A month after the purchase, the parties fell out and Sherone told her brother that she wanted full repayment of her loan immediately, upon which she would relinquish all her interest in the property. The loan was duly repaid.
Some years later, Isaac sold the property for £385,000. Sherone then contended that she was entitled to half the net proceeds of sale (about £220,000) on the basis of a constructive trust arising from the parties' original common intention that they should share the beneficial interest equally.
Can a loan constitute detriment?
The deputy judge (Mr Geoffrey Vos QC) had no difficulty in finding that there was an agreement between the parties that Sherone should have a 50 per cent interest in the property in return for the loan. The real issue was whether the loan could, as a matter of law, amount to sufficient detriment to support her claim to a constructive trust.

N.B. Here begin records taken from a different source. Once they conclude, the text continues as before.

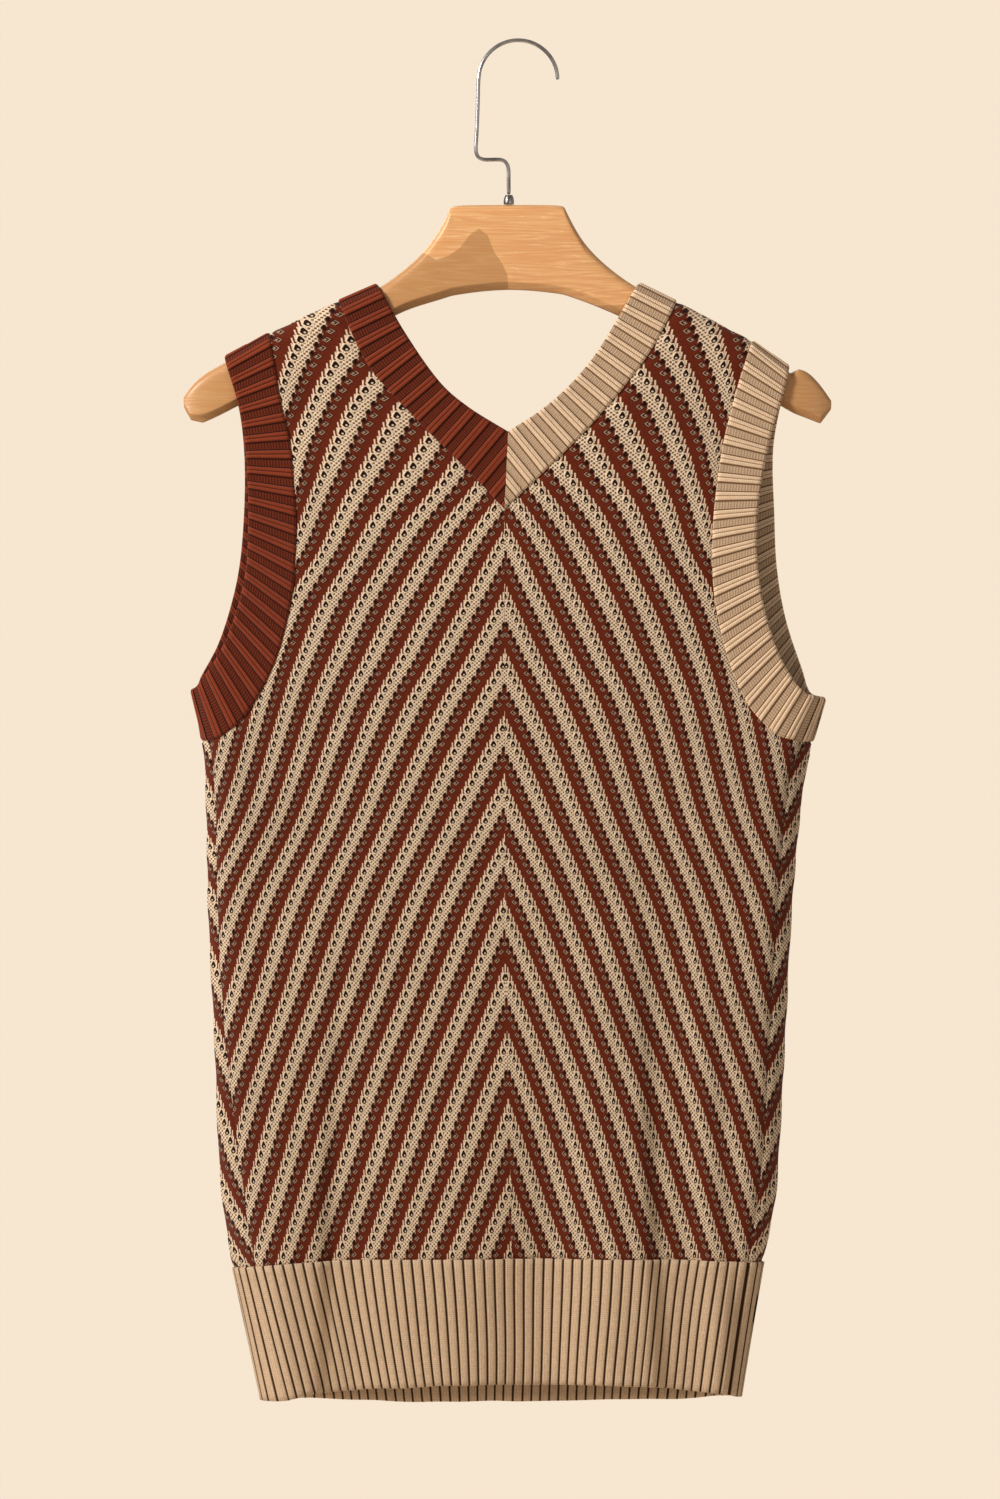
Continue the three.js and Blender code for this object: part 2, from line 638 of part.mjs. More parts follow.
// the bent wire: up from the ferrule, cranked to the left, up and over in a wide bow
function hookCurve() {
  const points = [];
  const add = (x, z) => points.push(new THREE.Vector3(x, 0, z));
  add(SHANK.x, SHANK.foot);
  add(SHANK.x - 0.1, (SHANK.foot + SHANK.crank) / 2 - 3);
  add(SHANK.x - 0.3, SHANK.crank - CRANK_ROUND);
  add(SHANK.x - 1.8, SHANK.crank - 0.27 * CRANK_ROUND);
  add(SHANK.x - CRANK_ROUND, SHANK.crank);
  add((SHANK.x + SHANK.crankX) / 2, SHANK.crank);
  add(SHANK.crankX + CRANK_ROUND, SHANK.crank);
  add(SHANK.crankX + 0.27 * CRANK_ROUND, SHANK.crank + 0.27 * CRANK_ROUND);
  add(SHANK.crankX, SHANK.crank + CRANK_ROUND);
  add(SHANK.crankX + 0.5, SHANK.crank + 0.34 * (HOOK_CENTRE.z - SHANK.crank));
  add(SHANK.upperX - 0.5, SHANK.crank + 0.67 * (HOOK_CENTRE.z - SHANK.crank));
  for (let turned = 180; turned >= 0; turned -= 15) {
    const a = THREE.MathUtils.degToRad(turned);
    add(HOOK_CENTRE.x + HOOK_RADIUS * Math.cos(a), HOOK_CENTRE.z + HOOK_RADIUS * Math.sin(a));
  }
  return new THREE.CatmullRomCurve3(points, false, 'centripetal');
}

function wireGeometry() {
  const round = [];
  for (let i = 0; i < 8; i += 1) {
    const a = (i * Math.PI) / 4;
    round.push(new THREE.Vector2(WIRE_RADIUS * Math.cos(a), WIRE_RADIUS * Math.sin(a)));
  }
  const section = new THREE.Shape(round);
  return new THREE.ExtrudeGeometry(section, {
    steps: WIRE_STEPS,
    bevelEnabled: false,
    extrudePath: hookCurve(),
  });
}

function ferruleGeometry() {
  const { radius, neck, collar, top, foot } = FERRULE;
  const profile = [
    new THREE.Vector2(0, foot),
    new THREE.Vector2(radius, foot),
    new THREE.Vector2(radius, foot + collar),
    new THREE.Vector2(neck, top),
    new THREE.Vector2(0, top),
  ];
  const geometry = new THREE.LatheGeometry(profile, 14);
  geometry.rotateX(Math.PI / 2);
  return geometry;
}

// The whole object
const rust = { color: 0x6b3018, roughness: 0.92, metalness: 0 };
const sand = { color: 0xb9a37e, roughness: 0.92, metalness: 0 };
const knit = { color: 0x97714e, roughness: 0.94, metalness: 0 };
const wood = { color: 0xdcaa6e, roughness: 0.5, metalness: 0 };
const steel = { color: 0xb4b4b6, roughness: 0.28, metalness: 1 };

const vest = new THREE.Group();

function place(name, geometry, look) {
  geometry.translate(SHANK_X, 0, 0);
  const mesh = new THREE.Mesh(geometry, new THREE.MeshStandardMaterial(look));
  mesh.name = name;
  vest.add(mesh);
}

for (const side of ['front', 'back']) {
  const panel = panelSheet(side);
  place(`${side}_panel`, wall(panel), knit);

  const welt = panel.seams.welt;
  const foot = weltFoot(side, welt).map(lift);
  let length = 0;
  for (let i = 1; i < welt.length; i += 1) length += welt[i].point.distanceTo(welt[i - 1].point);
  const weltRibs = Math.round(length / WELT_RIB.pitch);
  const strip = ribbedStrip(welt, foot, weltRibs, GROOVED, WELT_RIB.rise);
  place(`hem_rib_${side}`, wall(strip), sand);

  for (const hand of ['left', 'right']) {
    const look = hand === 'left' ? rust : sand;
    const neckEdge = neckPlaces(hand, side).edge.map(lift);
    const neckRibs = NECK_SPANS * BAND_RIB.perSpan;
    const neck = ribbedStrip(panel.seams.neck[hand], neckEdge, neckRibs, BANDED, BAND_RIB.rise);
    place(`neckband_${hand}_${side}`, wall(neck), look);
    const armEdge = armholePlaces(hand, side).edge.map(lift);
    const armRibs = ARM_SPANS * BAND_RIB.perSpan;
    const arm = ribbedStrip(panel.seams.arm[hand], armEdge, armRibs, BANDED, BAND_RIB.rise);
    place(`armband_${hand}_${side}`, wall(arm), look);
  }
}

place('hanger_body', loft(WOOD.map(woodRing)), wood);
place('hanger_ferrule', ferruleGeometry().translate(SHANK.x, 0, 0), steel);
place('hanger_hook', wireGeometry(), steel);

export default vest;
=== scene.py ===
"""The dressed model of a knitted V-neck vest that hangs on a wooden hanger.

Sizes are millimetres in the hanger's own frame: x from the shank, z from the inside top of the
hook, the front of the vest towards -Y. Meshes are made in metres, moved so that the inside top
of the hook is the origin. Left and right are as seen from the front.
"""
import logging
import math
from dataclasses import dataclass, field
from enum import Enum
from functools import cache

import bpy
import numpy as np
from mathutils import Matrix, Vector


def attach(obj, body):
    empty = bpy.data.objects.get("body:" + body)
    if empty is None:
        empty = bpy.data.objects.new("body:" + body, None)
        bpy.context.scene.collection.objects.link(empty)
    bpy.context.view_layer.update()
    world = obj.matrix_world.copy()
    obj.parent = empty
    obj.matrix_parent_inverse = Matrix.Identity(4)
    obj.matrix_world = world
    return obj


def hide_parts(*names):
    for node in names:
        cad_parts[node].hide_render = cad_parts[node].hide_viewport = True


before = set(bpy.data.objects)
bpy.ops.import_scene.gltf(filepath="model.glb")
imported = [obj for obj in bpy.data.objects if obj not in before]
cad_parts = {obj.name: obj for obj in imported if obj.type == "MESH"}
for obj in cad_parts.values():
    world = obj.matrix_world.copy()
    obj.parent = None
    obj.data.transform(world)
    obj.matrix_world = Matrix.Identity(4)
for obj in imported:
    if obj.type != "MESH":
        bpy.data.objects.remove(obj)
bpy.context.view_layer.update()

LOG = logging.getLogger("vest")

MM = 0.001
SHANK_X = -6.3
CLOTH = 2.0
SEAM_GAP = 0.3
# how far the middle of a cloth edge bulges out past its two faces
EDGE_ROUND = 0.55
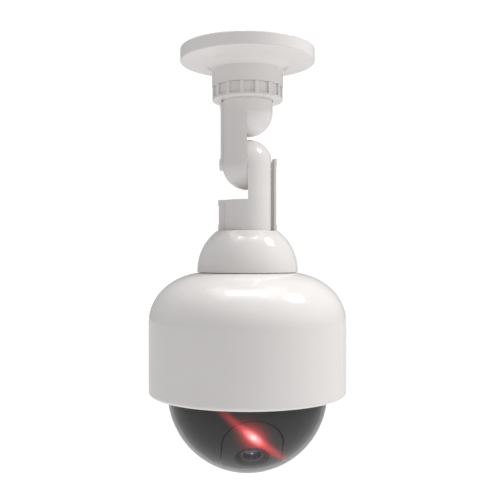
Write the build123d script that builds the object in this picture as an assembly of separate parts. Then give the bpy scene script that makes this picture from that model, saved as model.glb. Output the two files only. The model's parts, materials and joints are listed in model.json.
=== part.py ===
from build123d import *
import math
import os

# Ceiling-hung pan and tilt dome camera, in millimetres.
# The origin is on the ceiling face, on the centre line. +Z is up, so the camera hangs below zero,
# and -Y is the front, where the lens looks.

# Ceiling plate, which the flange twists onto
PLATE_R = 32.0
PLATE_T = 2.4
TAB_R = 33.9
TAB_TOP_Z = -2.3
TAB_Z = -3.6
CABLE_ENTRY_R = 8.0
CEILING_HOLE_R = 2.25
CEILING_HOLE_PCD = 50.0
CEILING_HOLE_COUNT = 3
BAYONET_COUNT = 3
BAYONET_ARC = 36.0
LUG_TOP_Z = -0.5
LUG_Z = -2.1

# Mounting flange with its collar and swivel socket
FLANGE_R = 37.5
FLANGE_RIM_Z = -7.6
FLANGE_RIM_FILLET = 0.9
FLANGE_RECESS_R = 34.5
FLANGE_WEB_Z = -5.4
SLOPE_END_R = 24.5
SLOPE_END_Z = -9.0
SLOPE_ROOT_R = 6.2
COLLAR_R = 19.8
COLLAR_TOP_Z = -12.3
COLLAR_Z = -21.3
CORE_R = 17.6
CORE_INNER_R = 14.0
CORE_Z = -19.0
RIB_COUNT = 6
RIB_T = 1.4
SPIGOT_R = 17.2
SPIGOT_Z = -26.6
SWIVEL_SEAT_Z = -22.6
SWIVEL_BORE_R = 15.45
PASSAGE_R = 12.0

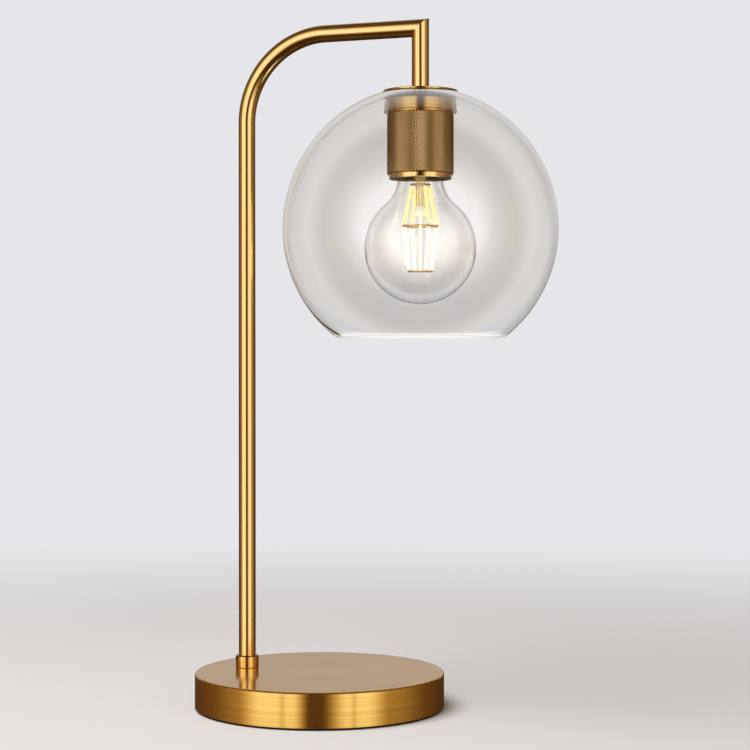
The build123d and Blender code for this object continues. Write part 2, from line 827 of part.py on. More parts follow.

Two cases were referred to by the deputy judge on this point. In Re Sharpe (a bankrupt)  1 WLR 219, a loan made by an aunt towards the purchase of her nephew's property was held incapable of supporting a claim to a beneficial interest under a resulting trust. To hold otherwise, according to Browne Wilkinson J, would be to permit the lender to 'get [her] money twice: once on repayment of the loan and once again on taking [her] share of the proceeds of sale of the property': ibid, 223. This case, however, was held to be distinguishable by the deputy judge on the simple ground that no agreement had been reached between the parties as to what interest (if any) the aunt should acquire in the property as a result of her loan. In Risch v McFee  1 FLR 105, the claimant lent £1,700 to the defendant to enable him to buy out his wife's share in the property. The loan was never repaid because of a common intention that that the claimant should acquire a beneficial share to the extent of her financial contribution which included the loan. In this case, the Court of Appeal held that the claimant had suffered a detriment because, after she had contributed other money, she had never sought to recover the £1,700 or claim any interest on it. Although, therefore, this sum started as a loan, it later fell to be taken into account as part of her contribution to the cost of acquiring the property.
According to the deputy judge, neither of these cases precluded the possibility of a loan forming adequate detriment capable of supporting an express common intention constructive trust.
In the judge's view, a loan made at an uncommercially low level of interest could clearly support such a trust. In the instant case, the making of the loan at an agreed rate of 5 per cent could also be treated as sufficient detriment. The terms of the loan were open ended in so far as Sherone would only be repaid when (and if) the property was sold. Significantly, she had no control over when that would take place.
In the result, however, despite having initially acquired a beneficial half share in the property under a constructive trust, that entitlement was effectively extinguished when Sherone expressly agreed to relinquish her share if she was repaid the loan immediately.